**The task**
Output exactly the lines that run from the line containing "Reconstruct the object" through the line containing "hinge_rise = 0.15", with both ends included.

--- START ---

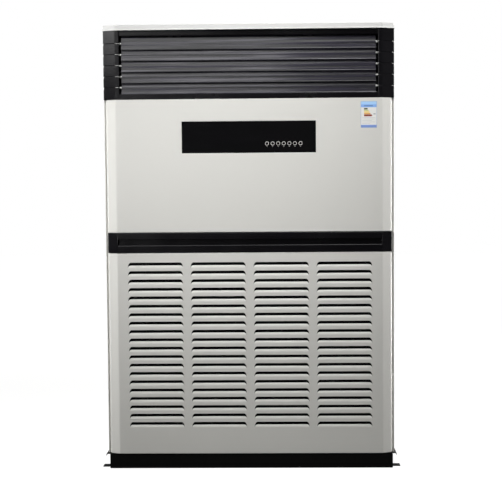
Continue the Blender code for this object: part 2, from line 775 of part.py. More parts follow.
def outlet_column(name, side):
    """A stack of bearing blocks in one moulding: grooves mark the joints, where the pins turn."""
    low = OUTLET_LEVEL + SEAT_GAP
    high = COVER_LEVEL - SEAT_GAP
    slant = CHAMFER_DEPTH / CHAMFER_WIDTH
    outer_front = OUTLET_FRONT + slant * (HALF_WIDTH - FLAT_HALF)
    front_edge = [
        (side * OUTLET_INNER, OUTLET_FRONT),
        (side * FLAT_HALF, OUTLET_FRONT),
        (side * HALF_WIDTH, outer_front),
        (side * HALF_WIDTH, OUTLET_REAR),
    ]
    outline = [*front_edge, (side * OUTLET_INNER, OUTLET_REAR)]
    column = solid_object(name, sweep(outline, "Z", low, high, closed=True), BLACK_PLASTIC)

    pockets = bmesh.new()
    levels = [high, *BLADE_AXES, low]
    inner = side * (OUTLET_INNER + COLUMN_WALL)
    outer = side * (HALF_WIDTH - COLUMN_WALL)
    for upper, lower in zip(levels, levels[1:]):
        top = upper - (COLUMN_WALL if upper == high else BEARING_RIB / 2)
        bottom = lower + (COLUMN_WALL if lower == low else BEARING_RIB / 2)
        corner = (min(inner, outer), outer_front + COLUMN_WALL, bottom)
        add_box(pockets, corner, (max(inner, outer), OUTLET_REAR + CUTTER_REACH, top))
    join(column, cutter_object(name + "_pockets", pockets), "DIFFERENCE")

    bores = bmesh.new()
    start = side * (OUTLET_INNER - CUTTER_REACH)
    end = side * (OUTLET_INNER + PIN_IN_COLUMN + COLUMN_WALL / 2)
    for z in BLADE_AXES:
        radius = PIN_RADIUS + PIN_CLEARANCE
        add_rod(bores, radius, start, end, "X", (0, BLADE_AXIS_Y, z), PIN_SIDES)
    join(column, cutter_object(name + "_bores", bores), "DIFFERENCE")

    grooves = bmesh.new()
    for z in BLADE_AXES:
        strip = sweep(front_edge, "Z", z - COLUMN_GROOVE / 2, z + COLUMN_GROOVE / 2, closed=False)
        mesh = bpy.data.meshes.new("groove")
        strip.to_mesh(mesh)
        strip.free()
        grooves.from_mesh(mesh)
        bpy.data.meshes.remove(mesh)
    face_outwards(grooves, (side, 0, 0))
    cutter = cutter_object(name + "_grooves", grooves)
    thicken(cutter, COLUMN_GROOVE, centred=True)
    join(column, cutter, "DIFFERENCE")


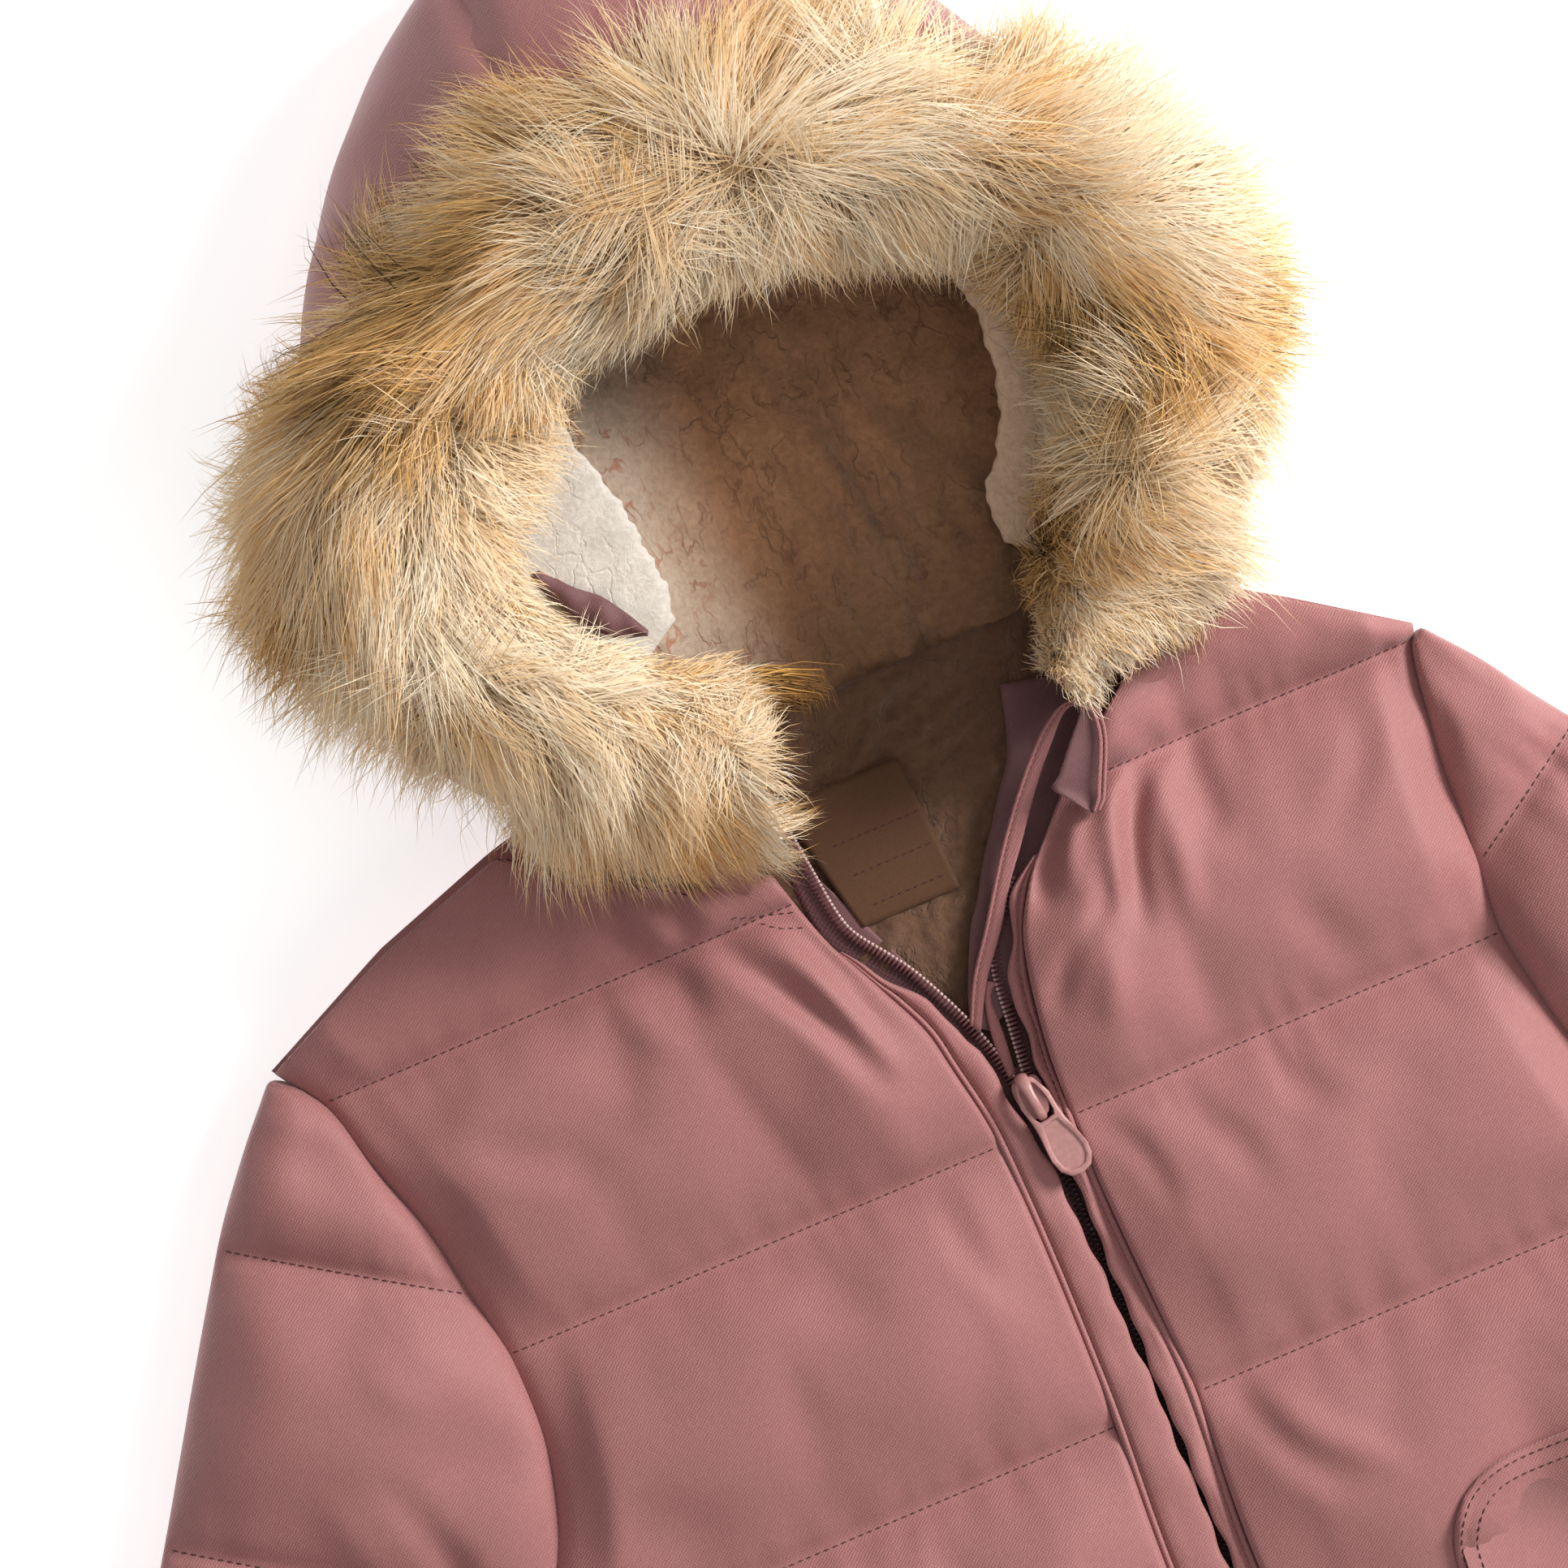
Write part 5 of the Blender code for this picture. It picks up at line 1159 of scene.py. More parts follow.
def make_band():
    """The white sherpa band turned in under the hood's edge."""
    over, under = [], []
    for a in np.linspace(BAND[0][0], BAND[-1][0], 190):
        _, rim, _, _, _, rim_z = hood_row(a)
        reach = min(curve_value(BAND, a), rim - 5.0) + 0.35 * math.sin(a * 0.55) + 0.25 * math.sin(a * 1.3)
        z = rim_z - (SHELL_WALL + 5.0)
        keys = [(0, rim - 0.5, z), (1, (rim + reach) / 2.0, z - 0.5), (2, reach + 1.0, z - 2.2),
                (2.6, reach, z - 4.2),
                (3, reach + 1.2, z - 5.6)]
        top = [hood_place(a, curve_value(keys, k, 1), curve_value(keys, k, 2)) for k in np.linspace(0, 3, 18)]
        over.append(top)
        under.append([(px, py, pz - 2.2) for px, py, pz in top])
    over, under = np.array(over), np.array(under)
    over[..., 2] += 0.22 * ripple(over, 9.0, 51) + 0.10 * ripple(over, 3.0, 52)
    piece = layer_mesh("turned_band", over, under, white_sherpa)
    # Faces past x = 18 mm take the darker band sherpa: painted shade where the fur shades the band.
    piece.data.materials.append(shaded_band_sherpa)
    for face in piece.data.polygons:
        if face.center.x > 0.018:
            face.material_index = 1
    return piece


def make_mauve_patch():
    """The bit of facing that shows beside the hood's band, in the darker facing cloth, which is painted shade."""
    keys = [(0, -58.0, 150.0, -55.0, 150.5), (1, -55.5, 143.0, -49.8, 144.0), (2, -51.5, 136.5, -45.2, 140.0),
            (3, -46.0, 130.0, -41.8, 135.2), (4, -38.6, 127.2, -38.0, 128.4)]
    over = [[(curve_value(keys, u, 1) * (1 - g) + curve_value(keys, u, 3) * g,
              curve_value(keys, u, 2) * (1 - g) + curve_value(keys, u, 4) * g,
              41.5 + 1.2 * math.sin(g * math.pi) + 0.4 * math.sin(u * 5 + g * 3)) for g in np.linspace(0, 1, 8)]
            for u in np.linspace(0, 4, 30)]
    over = np.array(over)
    return layer_mesh("band_facing", over, over - [0, 0, 1.0], shaded_facing_cloth)


# ---- fur -------------------------------------------------------------------------------------------------
def fur_arch(angle):
    """Keys of the undercoat over the hood's edge, inner foot to outer foot, as radius and height."""
    shell, rim, fur_in, fur_out, foot, rim_z = hood_row(angle)
    wide = fur_out - fur_in
    low = 30.0 if fur_out > shell - 3.0 else rim_z - 4.0
    outer = min(fur_out - 19.0, shell + 3.0) if fur_out > shell - 3.0 else fur_out - 18.0
    if foot > 6.0:
        low, outer = foot + 10.0, fur_out - 9.0
    outer = max(outer, rim + 8.0)
    return [(rim - 2.0, rim_z - 3.0), (fur_in + 10.5, rim_z + 3.0), (fur_in + 0.22 * wide + 5.5, rim_z + 13.0),
            (fur_in + 0.5 * wide, rim_z + 16.0), (outer - 4.0, rim_z + 6.0), (outer, (rim_z + low) / 2),
            (outer - 3.0, low)]


ARCH_ANGLES = np.linspace(HOOD[0][0] + 1.0, HOOD[-1][0] - 1.0, 152)
ARCH = np.array([[[curve_value([(i, *k) for i, k in enumerate(fur_arch(a))], s * 6, c) for c in (1, 2)]
                  for s in np.linspace(0, 1, 31)] for a in ARCH_ANGLES])


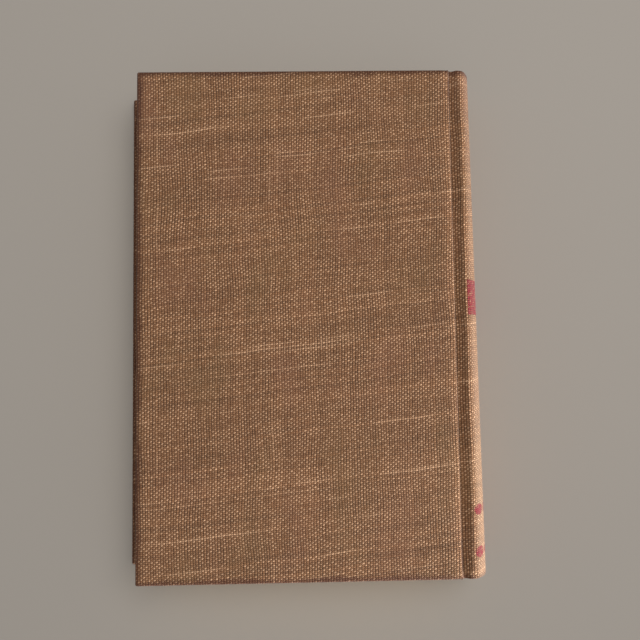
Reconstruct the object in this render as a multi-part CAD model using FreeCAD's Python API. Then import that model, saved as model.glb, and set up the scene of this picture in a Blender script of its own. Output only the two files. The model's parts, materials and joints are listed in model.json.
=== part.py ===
import FreeCAD, Part
import math
import os

# A cloth-bound hardback lying on its front cover. +X points to the spine, +Y to the head, +Z up.
# The origin is under the middle of the closed book, on the surface that it lies on. Sizes in mm.

# Closed book
book_thickness = 31.5
lean_slope = 0.30

# Boards and their cloth
board_height = 209.2
board_width = 129.5
board_thickness = 2.4
cloth_thickness = 0.4
cloth_fold_radius = 0.7
turn_in_width = 15.0
mitre_gap = 0.3
mitre_depth = 0.2

# Joint: the groove between a board and the shoulder of the spine
joint_width = 5.2
groove_depth = 2.2
crest_depth = 0.8
groove_bottom_share = 0.7
hinge_clearance = 0.7
hinge_rise = 0.15

# Where the layers inside the joint bend: shares of the joint's width off the crest, then depths
rise_foot_share = 0.49
rise_top_share = 0.28
turn_in_bend_share = 0.9
turn_in_low_share = 0.58
turn_in_end_share = 0.24
turn_in_end_depth = 1.6
flap_bend_share = 0.9
flap_low_share = 0.56
flap_end_share = 0.38
flap_low_depth = 2.8
flap_end_depth = 2.15
paste_bend_share = 0.85
paste_low_share = 0.56
paste_end_share = 0.4
paste_low_depth = 3.1
paste_end_depth = 2.5
mitred_join = 2

# Spine of the case
spine_bulge_head = 9.1
spine_bulge_tail = 10.7
inlay_thickness = 0.35
inlay_half_width = 10.2
spine_turn_in_half_width = 13.2

# Leaves
head_square = 3.0
fore_square = 3.0
fore_edge_hollow = 5.0
block_bulge = 6.8
shoulder_cover = 1.2
shoulder_inset = 0.3
shoulder_length = 4.7
shoulder_bend_share = 0.06
shoulder_bend_rise = 0.05
paper_thickness = 0.15
leaf_clearance = 0.3

# Spine linings and bands
glue_line = 0.05
mull_thickness = 0.25
mull_half_width = 13.0
mull_flap_width = 25.0
mull_end_margin = 13.0
lining_thickness = 0.2
lining_half_width = 11.0
lining_end_margin = 2.0
band_bead_diameter = 2.0
band_bead_sides = 5
band_half_width = 10.6
band_tape_length = 10.0

# Worked out from the sizes above
V = FreeCAD.Vector
middle_z = book_thickness / 2
half_height = board_height / 2 + cloth_thickness
half_block = half_height - head_square
turn_in_start = half_height - turn_in_width
crest_half_chord = middle_z - crest_depth
board_inner = cloth_thickness + board_thickness
turn_in_inner = board_inner + cloth_thickness
block_depth = turn_in_inner + paper_thickness + leaf_clearance + paper_thickness
board_joint_edge = joint_width + cloth_thickness
board_fore_edge = board_joint_edge + board_width
cover_reach = board_fore_edge + cloth_thickness
half_mull = half_block - mull_end_margin
inlay_outer = cloth_thickness + glue_line
inlay_inner = inlay_outer + inlay_thickness


def arch_radius(half_chord, bulge):
    return (half_chord**2 + bulge**2) / (2 * bulge)


# The crest line sits so that the closed book is centred on the origin, with the lean counted in.
tail_radius = arch_radius(crest_half_chord, spine_bulge_tail)
spine_reach = tail_radius * math.hypot(1, lean_slope) - tail_radius + spine_bulge_tail
fore_reach = cover_reach + lean_slope * crest_half_chord
crest_x = (fore_reach - spine_reach) / 2


def lean(shape):
    """The leaves have slid over one another, so what they carry leans towards the spine with height."""
    matrix = FreeCAD.Matrix()
    matrix.A13 = lean_slope
    matrix.A14 = -lean_slope * middle_z
    return shape.transformGeometry(matrix)


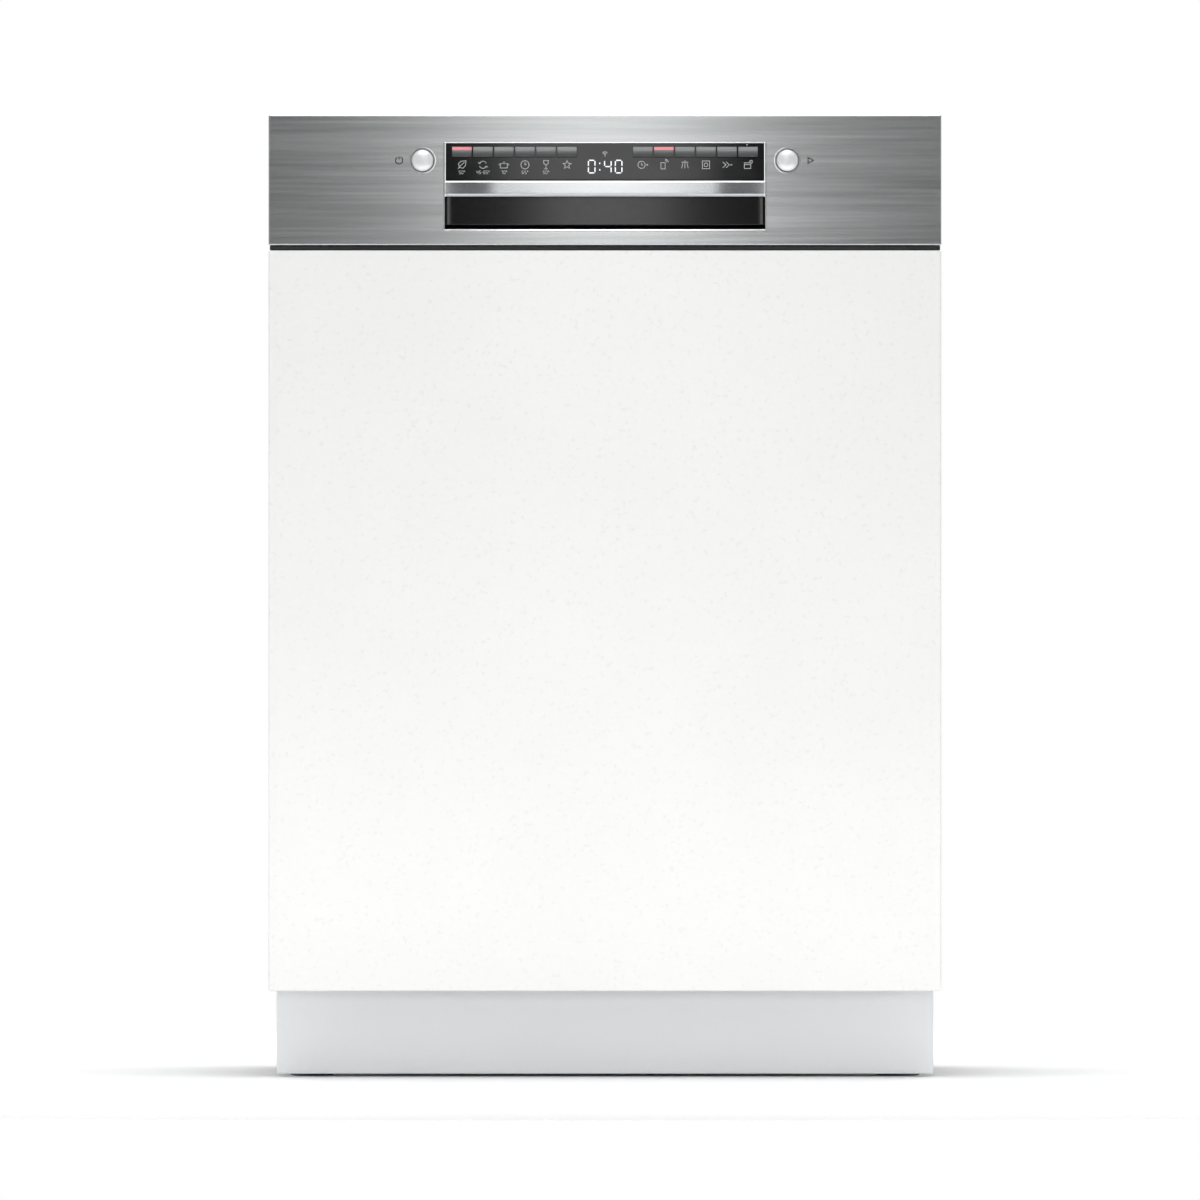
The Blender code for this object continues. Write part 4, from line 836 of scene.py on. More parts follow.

--- END ---

**Finished exercise**
Reconstruct the object in this render as a multi-part CAD model using FreeCAD's Python API. Then import that model, saved as model.glb, and set up the scene of this picture in a Blender script of its own. Output only the two files. The model's parts, materials and joints are listed in model.json.
=== part.py ===
import FreeCAD, Part
import math
import os

# A cloth-bound hardback lying on its front cover. +X points to the spine, +Y to the head, +Z up.
# The origin is under the middle of the closed book, on the surface that it lies on. Sizes in mm.

# Closed book
book_thickness = 31.5
lean_slope = 0.30

# Boards and their cloth
board_height = 209.2
board_width = 129.5
board_thickness = 2.4
cloth_thickness = 0.4
cloth_fold_radius = 0.7
turn_in_width = 15.0
mitre_gap = 0.3
mitre_depth = 0.2

# Joint: the groove between a board and the shoulder of the spine
joint_width = 5.2
groove_depth = 2.2
crest_depth = 0.8
groove_bottom_share = 0.7
hinge_clearance = 0.7
hinge_rise = 0.15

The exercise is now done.